INTELLECTUAL PROPERTY PURCHASE AND TRANSFER AGREEMENT
Exhibit 10.2
INTELLECTUAL PROPERTY PURCHASE AND TRANSFER AGREEMENT
This INTELLECUAL PROPERTY PURCHASE AND TRANSER AGREEMENT ("Agreement") is effective as of October 15, 2014 (the "Effective Date"), notwithstanding the later execution hereof, by and between Wild Earth Naturals, a Nevada corporation (''Seller"), and Weed Growth Fund, Inc., a Nevada corporation (the "Buyer").
RECITALS
1. WHEREAS, Seller currently owns or has the right to a hemp silk patent and related intellectual property rights.
2. WHEREAS, Buyer wishes to purchase the foregoing intellectual property rights from Seller and Seller wishes to sell the same to Buyer on the terms and conditions set forth herein.
NOW THEREFORE, in consideration of the foregoing and the mutual representations, warranties, covenants, and agreements herein contained, Buyer and Seller agree as follows:
1. Sale. Purchase and Transfer of Intellectual Property Rights.
1.1 Purchase & Assignment. On the terms and conditions of this Agreement.

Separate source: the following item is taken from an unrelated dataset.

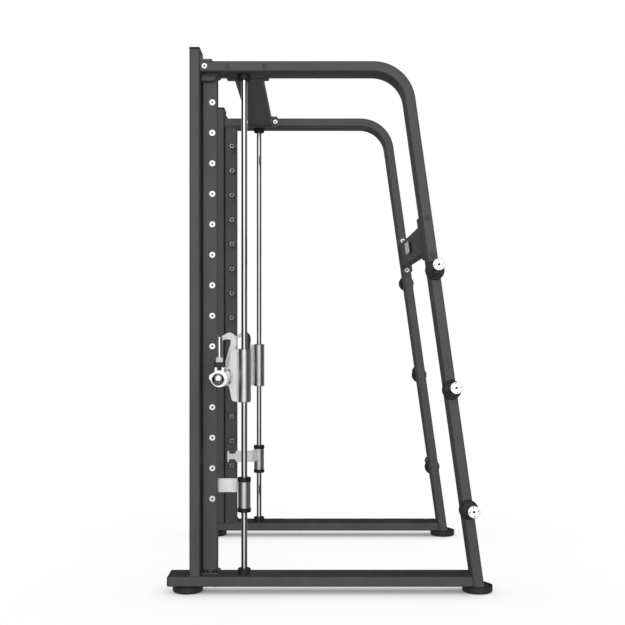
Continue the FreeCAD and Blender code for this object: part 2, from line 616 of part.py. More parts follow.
# ---------------------------------------------------------------- plate storage
def storage_parts(height):
    """Base disc with its hub, tube and end cap of one storage peg on the outer face of a leg."""
    tilt = math.radians(STORAGE_TILT_DEG)
    along = V(math.cos(tilt), 0, math.sin(tilt))
    seat = leg_centre(height) + ACROSS * FRAME_HALF_WIDTH
    outside = box((FRAME_HALF_WIDTH, -1e4, -1e4), (2 * FRAME_HALF_WIDTH, 1e4, 1e4))
    disc = rod(seat, ACROSS, STORAGE_DISC_THICKNESS, STORAGE_DISC_RADIUS)
    outer_x = FRAME_HALF_WIDTH + STORAGE_DISC_THICKNESS
    rim = [e for e in disc.Edges if abs(e.CenterOfMass.x - outer_x) < 0.01]
    disc = disc.makeFillet(STORAGE_DISC_THICKNESS * 0.4, rim)
    hub = rod(seat - along * STORAGE_HUB_RADIUS, along, STORAGE_HUB_RADIUS + STORAGE_HUB_LENGTH,
              STORAGE_HUB_RADIUS)
    hub_face = [e for e in hub.Edges if (e.CenterOfMass - seat).dot(along) > STORAGE_HUB_LENGTH - 0.01]
    hub = hub.makeFillet(2.5, hub_face).common(outside)
    root = rod(seat - along * STORAGE_ROOT_RADIUS, along, STORAGE_ROOT_RADIUS + STORAGE_HUB_LENGTH,
               STORAGE_ROOT_RADIUS).common(outside)
    disc = disc.fuse(hub).removeSplitter().cut(root)
    shoulder = seat + along * STORAGE_HUB_LENGTH
    tube = rod(shoulder, along, STORAGE_TUBE_LENGTH, STORAGE_TUBE_RADIUS)
    tube = tube.fuse(root).removeSplitter()
    inside = STORAGE_ROOT_RADIUS - TUBE_WALL
    tube = tube.cut(rod(seat - along * inside, along, 2 * STORAGE_TUBE_LENGTH, inside))
    end = shoulder + along * STORAGE_TUBE_LENGTH
    cap = rod(end, along, STORAGE_CAP_LENGTH, STORAGE_TUBE_RADIUS)
    rim = [e for e in cap.Edges if (e.CenterOfMass - end).dot(along) > STORAGE_CAP_LENGTH - 0.01]
    cap = cap.makeFillet(2.0, rim)
    face = end + along * STORAGE_CAP_LENGTH
    cap = cap.cut(rod(face, -along, 3.0, 3.0))
    return disc, tube, cap


# ---------------------------------------------------------------- carriage
def housing():
    """Machined sleeve that runs on a guide rod."""
    bottom = V(ROD_X, ROD_Y, HOUSING_CENTRE_Z - HOUSING_HEIGHT / 2)
    return ring(bottom, UP, HOUSING_HEIGHT, HOUSING_RADIUS, LINER_RADIUS)


def housing_liners():
    """The two plain bearings pressed into a housing."""
    shapes = []
    for end in (-1, 1):
        outer_z = HOUSING_CENTRE_Z + end * (HOUSING_HEIGHT / 2 + LINER_LIP)
        start = V(ROD_X, ROD_Y, outer_z)
        body = ring(start, UP * -end, LINER_LENGTH, LINER_RADIUS, ROD_RADIUS + RUNNING_GAP)
        lip = ring(start, UP * -end, LINER_LIP, LINER_RADIUS + 4.0, ROD_RADIUS + RUNNING_GAP)
        shapes.append(body.fuse(lip).removeSplitter())
    return group(shapes)


def carriage_plate():
    """Plate welded to the housing, tapering to a round nose that holds the bar's bearing."""
    top = HOUSING_CENTRE_Z + HOUSING_HEIGHT / 2
    bottom = HOUSING_CENTRE_Z - HOUSING_HEIGHT / 2
    shoulder = ROD_Y - HOUSING_RADIUS - 26.0
    waist = BAR_Y + 21.0
    points = [(ROD_Y, top - 1.0), (shoulder, top - 1.0), (waist, BAR_Z + 34.0),
              (BAR_Y, BAR_Z + PLATE_NOSE_RADIUS), (BAR_Y, BAR_Z - PLATE_NOSE_RADIUS),
              (waist, BAR_Z - 34.0), (shoulder + 4.0, bottom + 1.0), (ROD_Y, bottom + 1.0)]
    plate = outline(points, [0, 14, 16, 0, 0, 16, 14, 0], CARRIAGE_PLATE_X, CARRIAGE_PLATE_THICKNESS)
    nose = rod(V(CARRIAGE_PLATE_X, BAR_Y, BAR_Z), ACROSS, CARRIAGE_PLATE_THICKNESS, PLATE_NOSE_RADIUS)
    plate = plate.fuse(nose).removeSplitter()
    barrel = rod(V(ROD_X, ROD_Y, bottom - 1), UP, HOUSING_HEIGHT + 2, HOUSING_RADIUS)
    plate = plate.cut(barrel)
    behind = box((0, ROD_Y, 0), (FRAME_HALF_WIDTH, ROD_Y + HOUSING_RADIUS, UPRIGHT_TOP_Z))
    plate = plate.cut(behind)
    hole = rod(V(0, BAR_Y, BAR_Z), ACROSS, FRAME_HALF_WIDTH, BEARING_BODY_RADIUS)
    plate = plate.cut(hole)
    for seat in bearing_bolt_seats():
        plate = drilled(plate, seat, -ACROSS, CARRIAGE_PLATE_THICKNESS + BEARING_FLANGE_THICKNESS,
                        BEARING_BOLT_RADIUS + HOLE_GAP)
    return plate


def bearing_bolt_seats():
    """Heads of the four screws of a bar bearing, on the outer face of its flange."""
    x = CARRIAGE_PLATE_X + CARRIAGE_PLATE_THICKNESS + BEARING_FLANGE_THICKNESS
    seats = []
    for quarter in range(4):
        angle = math.radians(45.0 + 90.0 * quarter)
        seats.append(V(x, BAR_Y + BEARING_BOLT_CIRCLE * math.cos(angle),
                       BAR_Z + BEARING_BOLT_CIRCLE * math.sin(angle)))
    return seats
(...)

Seller hereby sells, transfers and assigns to Buyer the patent and other intellectual property specifically listed on Exhibit A, attached hereto and incorporated herein by reference (collectively, the "Assets"). Furthermore, Seller agrees to take any additional steps necessary to retitle the Assets in the name of Buyer or a Designee.
1.2 Purchase Price. The purchase price for the Assets ("Purchase Price'') shall be fifty thousand ($50,000.00) dollars. Seller confirms that it has already received the Purchase Price from Buyer.

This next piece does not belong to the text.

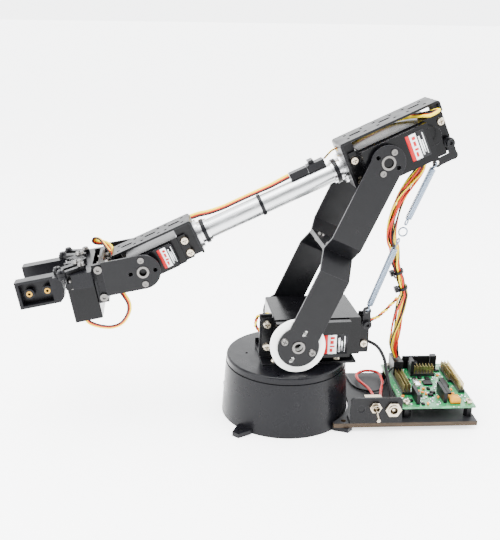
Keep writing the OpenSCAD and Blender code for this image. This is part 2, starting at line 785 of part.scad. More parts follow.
// Folded servo bracket: top plate and two end plates, with ear flanges behind the servo's ears
module servo_bracket(br, y0, y1, s, face, shaft) {
    ear_y = face - s[2] - s[3];
    gap = 0.4;
    c = shaft - s[1];
    len = br[1] - br[0];
    difference() {
        union() {
            translate([br[0], y0, br[3]]) cube([sheet, y1 - y0, br[2] - br[3] - 2]);
            translate([br[1] - sheet, y0, br[3]]) cube([sheet, y1 - y0, br[2] - br[3] - 2]);
            translate([br[0] + 2, y0, br[2] - sheet]) cube([len - 4, y1 - y0, sheet]);
            for (x = [br[0] + 2, br[1] - 2]) translate([x, y0, br[2] - 2]) rotate([-90, 0, 0]) difference() {
                cylinder(r = 2, h = y1 - y0);
                translate([0, 0, -1]) cylinder(r = 0.4, h = y1 - y0 + 2);
                translate([x > c ? -3 : 0, -3, -1]) cube([3, 6, y1 - y0 + 2]);
                translate([-3, 0, -1]) cube([6, 3, y1 - y0 + 2]);
            }
            slab([br[0], ear_y - sheet, br[3]], [c - s[0][0] / 2 - gap, ear_y, br[2] - 1]);
            slab([c + s[0][0] / 2 + gap, ear_y - sheet, br[3]], [br[1], ear_y, br[2] - 1]);
        }
        translate([shaft, 0, 0]) facing_y(face) {
            at_ears(s) {
                disc(1.7, 12, -8);
                disc(3.2, 2.7, -s[3] - sheet - 2.7);
            }
            slab([-s[1] - s[4] / 2 - 2, -s[0][1] / 2, -s[2] - s[3]], [-s[1] + s[4] / 2 + 2, s[0][1] / 2, 0]);
        }
        for (f = [0.2, 0.5, 0.8]) translate([br[0] + f * len, (y0 + y1) / 2, br[2] - 3]) {
            linear_extrude(6) slot_2d(9, 3.2);
            for (x = [-1, 1], y = [-1, 1]) translate([x * 6.5, y * 6, 0]) cylinder(r = 1.3, h = 6);
        }
    }
}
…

1.3 Documents to be Delivered by Seller. Seller shall deliver, or cause to be delivered, the following:
(a) all documents necessary to formally and legally transfer the Assets to Buyer, as of the Effective Date.
(b) a copy of the written consent of resolutions of the board of directors of Wild Earth Naturals authorizing the execution, delivery and performance of this Agreement by Wild Earth Naturals.
2. Representations of Seller: Seller represents to Buyer that:
2.1 Organization, Standing and Authority. Wild Earth Naturals is a corporation organized, under the laws of the State of Nevada.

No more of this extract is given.